◆ What the task requires ◆
Take the lines from the beginning of the data below through the line holding "# degrees and the height in millimetres." and return exactly those.
— BEGIN —
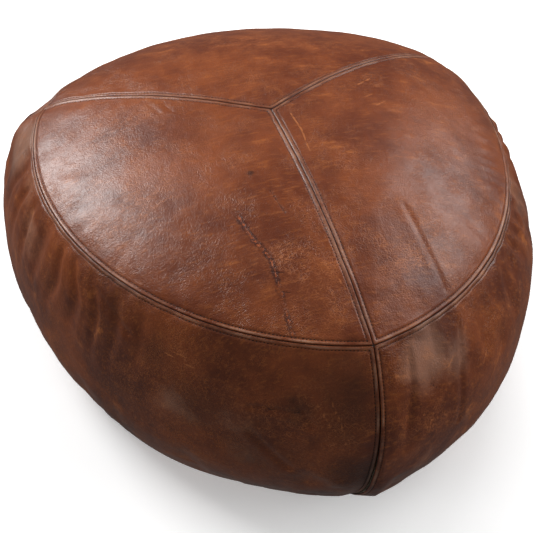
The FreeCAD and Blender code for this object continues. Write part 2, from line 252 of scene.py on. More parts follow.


# ---- marks of wear, painted sheen and painted shade ------------------------------------
# Most places come from a separate measuring script, some rounded since, and weren't chosen
# by hand. On the top a place is x and y in millimetres; on the side it is the direction in
# degrees and the height in millimetres.

SCAR = {"top": ((-95, -130), (-88, -165), (-75, -195), (-75, -275)), "side": ()}
CRACKS = {
    "top": (
        ((-53, -118), (-46, -150)), ((-82, -190), (-67, -195)), ((-82, -208), (-64, -214)),
        ((-82, -225), (-66, -235)),
    ),
    "side": (
        ((-87, 180), (-84, 160), (-80, 135)), ((-80, 200), (-74, 165)), ((247, 190), (256, 193)),
    ),
}
SCRATCHES = {
    "top": (
        ((2, -8), (6, -40), (4, -77)), ((190, 110), (225, 112)), ((114, 41), (96, 30)),
        ((107, 11), (96, 6)), ((118, -2), (104, -10)), ((-16, -228), (-12, -243)),
    ),
    "side": (
        ((230, 230), (236, 226)), ((229, 224), (236, 218)), ((-57, 165), (-64, 130)),
        ((-63, 177), (-65, 170)), ((-73, 206), (-75, 200)), ((259, 206), (262, 172)),
        ((261, 214), (264, 172)),
    ),
}
CREASES = {
    # line, width, depth
    "top": (
        (((84, -157), (90, -200), (98, -245)), 6.0, 0.8),
        (((-53, -118), (-46, -150)), 3.0, 0.5), (((-130, 60), (-123, 35)), 3.5, 0.9),
        (((-143, 58), (-137, 38)), 3.5, 0.8), (((-117, 60), (-111, 44)), 3.0, 0.7),
    ),
    "side": (
        (((247, 156), (254, 113)), 8.0, 1.8), (((247, 190), (256, 193)), 6.0, 1.8),
        (((255, 206), (258, 180)), 8.0, 2.2), (((-83, 235), (-85, 165)), 7.0, 1.3),
        (((-69, 230), (-72, 180), (-73, 125)), 7.0, 1.2), (((211, 251), (220, 225)), 9.0, 1.6),
    ),
}
SWELLS = {
    # across, along, width, height
    "top": (),
    "side": ((153, 236, 22, 5.0), (3, 210, 30, 1.8), (24, 190, 30, 1.5)),
}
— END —
◆ Exercise output ◆
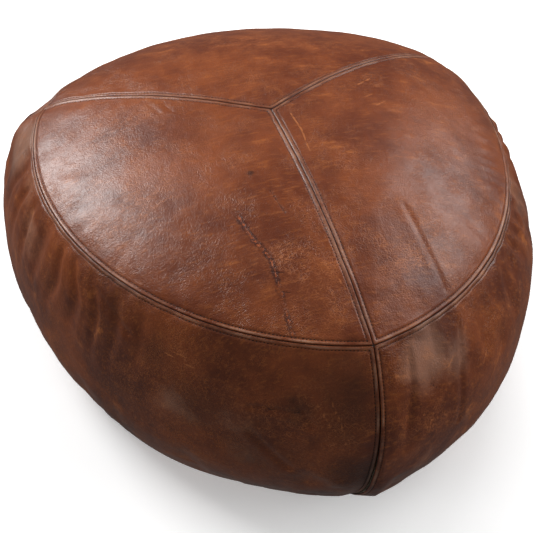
The FreeCAD and Blender code for this object continues. Write part 2, from line 252 of scene.py on. More parts follow.


# ---- marks of wear, painted sheen and painted shade ------------------------------------
# Most places come from a separate measuring script, some rounded since, and weren't chosen
# by hand. On the top a place is x and y in millimetres; on the side it is the direction in
# degrees and the height in millimetres.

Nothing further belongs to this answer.